Lasting Impact: The scars from the great recession are deep and they aren’t going away any time soon.   But See: Wage bargaining strength is finally increasing.


Gone to Pot: Dusty Coachella Valley outpost Desert Hot Springs is finally having it’s moment as big money rolls in to develop marijuana growing facilities leading to a feature article in the LA Times yesterday morning.

De-Clutter: Self storage is booming in New York where residential units are tiny and space is at a premium.


Elusive: Consider this the latest reminder that it’s really, really difficult to build new homes at an entry level price when land is expensive and fees are high.

Lenders of Last Resort: Mortgage availability is still low by historical standards leaving the door open for private investors to gain market share by lending to those that don’t qualify but it’s not cheap.

Boom Town: Rents in Seattle rose 11% YOY in May, the highest in the US.  See Also: How a house went $335k over asking price in the white-hot Seattle market.


Supreme Irony: Zenefits seemed to be the perfect startup until it imploded.  This is what happens when an HR firm runs into epic HR issues.

Chart of the Day

No comment necessary.



Rats: A grandfather in Texas found a dead rat floating in a half-empty 20-oz bottle of Dr Pepper that his 3-year old grandson had been drinking.  Health officials ran a few tests and determined that the deceased rodent was actually the most healthy thing in the bottle.

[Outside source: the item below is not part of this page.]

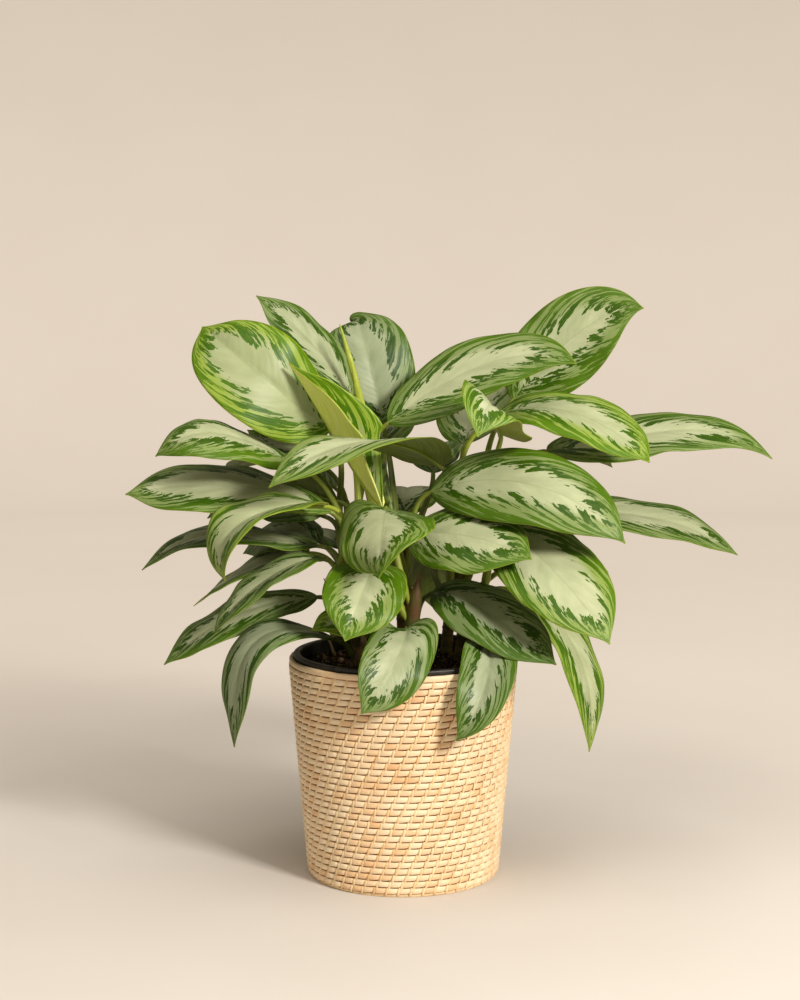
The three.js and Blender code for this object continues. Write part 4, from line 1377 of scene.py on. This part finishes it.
# %% The youngest leaf, still rolled up
SPEAR = [(-4, 8, 392), (-18, 14, 450), (-40, 22, 520), (-57, 17, 590), (-75, 10, 657)]
SPEAR_THICKNESS = [(0, 5.5), (0.2, 5), (0.36, 8.5), (0.44, 8.5), (0.58, 5), (0.8, 4), (0.95, 1.8), (1, 0.8)]
SPEAR_TURNS = 2.2
SEAM_STEP = 0.22


def through_all(points):
    """A smooth curve through any number of points."""
    made = []
    last = len(points) - 1
    for number in range(last):
        before, start, end, after = (points[min(max(number + step, 0), last)] for step in (-1, 0, 1, 2))
        leave, arrive = start + (end - before) / 6, end - (after - start) / 6
        made += geometry.interpolate_bezier(start, leave, arrive, end, 16)
    apart = [step == 0 or (point - made[step - 1]).length > MERGE for step, point in enumerate(made)]
    return Way([point for point, keep in zip(made, apart) if keep])


def step_by_step(stops, share):
    """A value read from a short list of (share, value) stops, with smooth steps between them."""
    for (low, first), (high, second) in zip(stops, stops[1:]):
        if share <= high:
            return lerp(first, second, eased(share, low, high))
    return stops[-1][1]


def spear_radius(along, angle):
    seam = (angle / math.tau + SPEAR_TURNS * along) % 1
    return step_by_step(SPEAR_THICKNESS, along) * MM * (1 - SEAM_STEP / 2 + SEAM_STEP * seam)


def spear_finish():
    """Green where it is low, and fresh yellow-green with darker blotches above."""
    finish = Finish("leaf_spear_skin", Roughness=0.4)
    along, across = finish.sheet_place()
    turn = finish.add_times(along, SPEAR_TURNS, across)
    blotch = finish.noise(finish.vector(finish.times(along, 22), finish.times(turn, 5), 0), 1, 3)
    green = finish.tones(blotch, (0.44, 66, 84, 18), (0.52, 118, 136, 54))
    fresh = finish.tones(blotch, (0.3, 150, 166, 44), (0.7, 190, 200, 86))
    colour = finish.mix(finish.band(along, 0.52, 0.42), fresh, green)
    return finish.paint(Base_Color=colour, Normal=finish.bump(blotch, 0.0005))


spear_way = through_all([Vector(point) * MM for point in SPEAR])
bm = bmesh.new()
bm.loops.layers.uv.new("UVMap")
add_bar(bm, spear_way, 120, 28, spear_radius)
finished(bm, "spear_rolled", [spear_finish()], ["leaf_spear"])
print("spear", round(spear_way.lengths[-1], 3), "m long")

# %% [markdown]
# ## The sheaths
#
# The foot of every stalk is a sheath that wraps the cane. Young ones are green, and old ones dry to a
# reddish brown and turn papery. Here three tapered bars close round the upper part of each cane and lean
# out past its head, so the feet of the stalks come out of something, instead of out of a bare rod.

# %% Sheaths round the heads of the canes
SHEATH_REACH = 0.018
SHEATH_START = 0.55
SHEATH_STEP_UP = 0.1
SHEATH_RADIUS = 8.6 * MM
SHEATH_THINNER = 0.4 * MM
SHEATH_END_RADIUS = 0.6 * MM
SHEATH_FIT = 0.94
SHEATHS_PER_CANE = 3


def sheath_finish():
    """Green where it is young, and reddish brown where it is old."""
    finish = Finish("sheath_skin", Roughness=0.55)
    place = finish.object_place()
    fibres = finish.noise(finish.stretched(place, (420, 420, 40)), 1, 3)
    age = finish.noise(place, 26, 3)
    share = finish.add_times(fibres, 0.35, finish.times(age, 0.65))
    greens = (0.38, 76, 86, 26), (0.47, 86, 78, 30)
    browns = (0.54, 96, 60, 34), (0.68, 136, 92, 58)
    colour = finish.tones(share, *greens, *browns)
    return finish.paint(Base_Color=colour, Normal=finish.bump(fibres, 0.0006))


def sheath_way(cane, lean, rise):
    """Up along the upper part of a cane, and on past its head in a slight lean."""
    points = [cane.at(lerp(SHEATH_START + rise, 1, step / 20)) for step in range(21)]
    ahead = (cane.along(1) + lean).normalized()
    points += [points[-1] + ahead * SHEATH_REACH * step / 12 for step in range(1, 13)]
    return Way(points)


def sheath_radius(wrap):
    def radius(along, angle):
        return wrap * (1 - eased(along, 0.35, 1) ** 1.5) * SHEATH_FIT + SHEATH_END_RADIUS
    return radius


sheath_skin = sheath_finish()
sheath_draw = random.Random(3)
for name in CANES:
    bm = bmesh.new()
    for number in range(SHEATHS_PER_CANE):
        angle = math.tau * (number + sheath_draw.uniform(-0.2, 0.2)) / SHEATHS_PER_CANE
        lean = Vector((math.cos(angle), math.sin(angle), 0)) * sheath_draw.uniform(0.05, 0.15)
        way = sheath_way(cane_way(name), lean, SHEATH_STEP_UP * number)
        add_bar(bm, way, 40, 16, sheath_radius(SHEATH_RADIUS - number * SHEATH_THINNER))
    finished(bm, name + "_sheath", [sheath_skin])
print("sheaths", SHEATHS_PER_CANE, "on each cane")

# %% [markdown]
# ## What lies on the soil
#
# A few dry stubs stand where old stalks broke off, and thin fibres lie on the soil. They are small, but
# they are what makes soil look used. They are bars again, with few sides.

# %% Dry stubs and a few fibres on the soil
STUBS = [((-83, 56), (-8, -2, 21), 2.2), ((-92, 24), (-5, 3, 12), 1.6), ((48, -84), (6, -4, 10), 1.7)]
STUB_SUNK = 0.004
FIBRES = 26
FIBRE_LENGTH = 0.018
FIBRE_RADIUS = 0.00035
FIBRE_LIFT = 0.0012
LITTER_STEPS = 8


def dry_finish():
    """Straw-coloured, with fine lines along it."""
    finish = Finish("dry_stub", Roughness=0.8)
    fibres = finish.noise(finish.stretched(finish.object_place(), (600, 600, 90)), 1, 3)
    colour = finish.tones(fibres, (0.3, 150, 118, 78), (0.7, 214, 190, 148))
    return finish.paint(Base_Color=colour, Normal=finish.bump(fibres, 0.0005))


bm = bmesh.new()
for (x, y), reach, thick in STUBS:
    foot = Vector((x * MM, y * MM, soil_height(x * MM, y * MM) - STUB_SUNK))
    head = foot + Vector(reach) * MM + Vector((0, 0, STUB_SUNK))
    way = Way([foot.lerp(head, step / LITTER_STEPS) for step in range(LITTER_STEPS + 1)])
    add_bar(bm, way, LITTER_STEPS, 10, lambda along, angle: thick * MM * (1 - 0.3 * along))
for _ in range(FIBRES):
    angle, away = crumb_draw.uniform(0, math.tau), soil_radius * crumb_draw.uniform(0.35, 0.93)
    turn, bend = crumb_draw.uniform(0, math.tau), crumb_draw.uniform(-2, 2)
    points = []
    for step in range(LITTER_STEPS + 1):
        share = step / LITTER_STEPS
        reach = FIBRE_LENGTH * (share - 0.5)
        x = math.cos(angle) * away + math.cos(turn + bend * share) * reach
        y = math.sin(angle) * away + math.sin(turn + bend * share) * reach
        points.append(Vector((x, y, soil_height(x, y) + FIBRE_LIFT)))
    add_bar(bm, Way(points), LITTER_STEPS, 5, lambda along, angle: FIBRE_RADIUS, Vector((0, 0, 1)))
finished(bm, "soil_litter", [dry_finish()])
print("stubs", len(STUBS), "and fibres", FIBRES)

# %% [markdown]
# ## The floor and the light
#
# The plant stands on a pale seamless paper that curves up into a backdrop, as in a photo studio. Both are
# turned profiles, so they look the same from every side. The lamp at the upper right gives the shadows, a
# large soft one above opens the tops of the leaves, and a weak one on the left fills the shaded side.
# A real studio lights its backdrop with lamps of its own. Here the paper glows a little instead, more the
# farther it lies from the plant. Close to the basket the glow is painted light that lightens the plant's
# shadow on the floor. The backdrop beyond the floor disc is hidden from bounced light, so that its glow
# doesn't wash out the leaves.

# %% The floor, curved up into a backdrop
FLOOR_RADIUS = 0.9
CURVE_START = 4.2
BACKDROP_RADIUS = 5.6
BACKDROP_HEIGHT = 5.0
GLOW_SPAN = 5
GLOW_LOST_HIGH_UP = 0.28
# the glow close to the basket is painted light that lightens the plant's shadow on the floor
GLOW_BY_DISTANCE = [
    (0.026, 0.03), (0.05, 0.12), (0.09, 0.19), (0.14, 0.22),
    (0.19, 0.3), (0.27, 0.39), (0.42, 0.44), (0.7, 0.5),
]


def paper_finish():
    """Warm white paper. Its glow grows with the distance from the plant, and fades high up."""
    finish = Finish("studio_paper", Roughness=0.9, Specular_IOR_Level=0.2, Emission_Color=(1, 0.85, 0.71, 1))
    place = finish.object_place()
    x, y, height = finish.parts_of(place)[:3]
    colour = finish.tones(finish.noise(place, 3), (0.3, 212, 205, 197), (0.7, 216, 210, 203))
    away = finish.math("SQRT", finish.add_times(x, x, finish.times(y, y)))
    near_floor = finish.parts_of(finish.ramp(finish.times(away, 1 / GLOW_SPAN), GLOW_BY_DISTANCE))[0]
    lost = finish.times(finish.band(height, 0.3, 3.2), GLOW_LOST_HIGH_UP)
    glow = finish.times(near_floor, finish.minus(1, lost))
    return finish.paint(Base_Color=colour, Emission_Strength=glow)


def stage_piece(name, profile, material):
    """A turned piece of the studio. It faces inwards, and isn't part of the plant."""
    bm = bmesh.new()
    turned(bm, profile, sides=96)
    if sum(face.normal.dot(face.calc_center_median() - Vector((0, 0, 2))) for face in bm.faces) > 0:
        bmesh.ops.reverse_faces(bm, faces=bm.faces[:])
    made = mesh_object(bm, name, [material])
    return made


paper = paper_finish()
curve = BACKDROP_RADIUS - CURVE_START
stage_piece("floor", [(0, 0), (FLOOR_RADIUS, 0)], paper)
bowl = arc((CURVE_START, curve), curve, -90, 0, 16)
backdrop = stage_piece("backdrop", [(FLOOR_RADIUS, 0)] + bowl + [(BACKDROP_RADIUS, BACKDROP_HEIGHT)], paper)
backdrop.visible_diffuse = False
backdrop.visible_glossy = False
print("floor and backdrop", BACKDROP_RADIUS * 2, "m across")

# %% The lamps
LAMP_COLOUR = (1.0, 0.95, 0.88)
WORLD_TONE = tone(255, 240, 214)
WORLD_STRENGTH = 0.24


def lamp(name, place, aim_height, size, power):
    """A square soft lamp at place that looks at the plant's axis at a height."""
    light = bpy.data.lights.new(name, "AREA")
    light.size = size
    light.energy = power
    light.color = LAMP_COLOUR
    made = bpy.data.objects.new(name, light)
    made.location = place
    made.rotation_euler = (Vector((0, 0, aim_height)) - Vector(place)).to_track_quat("-Z", "Y").to_euler()
    bpy.context.scene.collection.objects.link(made)


lamp("key", (1.75, -2.25, 1.80), 0.35, 0.6, 102)
lamp("top", (-0.2, -1.0, 2.9), 0.4, 2.0, 24)
lamp("fill", (-2.4, -2.2, 1.6), 0.4, 2.2, 10)
world = bpy.data.worlds.new("studio")
world.use_nodes = True
background = world.node_tree.nodes["Background"]
background.inputs["Color"].default_value = WORLD_TONE
background.inputs["Strength"].default_value = WORLD_STRENGTH
bpy.context.scene.world = world
bpy.context.scene.view_settings.view_transform = "Standard"
print("lamps", len(bpy.data.lights))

Video of the Day: Check out a pod of False Killer Whales (a type of very large dolphin) hunt and kill a shark off the coast of Sydney, Australia while being filmed by a drone.

Trouser Snake: A Florida man (of course) tried to steal a snake from a pet shot by shoving it in his pants.  He was arrested after he was caught on surveillance video.  If I didn’t know any of this and saw a picture of the guy on the video, I would describe him as looking like the type of guy that would steal a snake by putting it in his pants.

Can’t Keep a Good Man Down: Former NY Jets cornerback Antonio Cromartie’s wife just gave birth to twins, the former NFL star’s 11th and 12th kids (from 8 different women).  He underwent a vasectomy months before the children were conceived.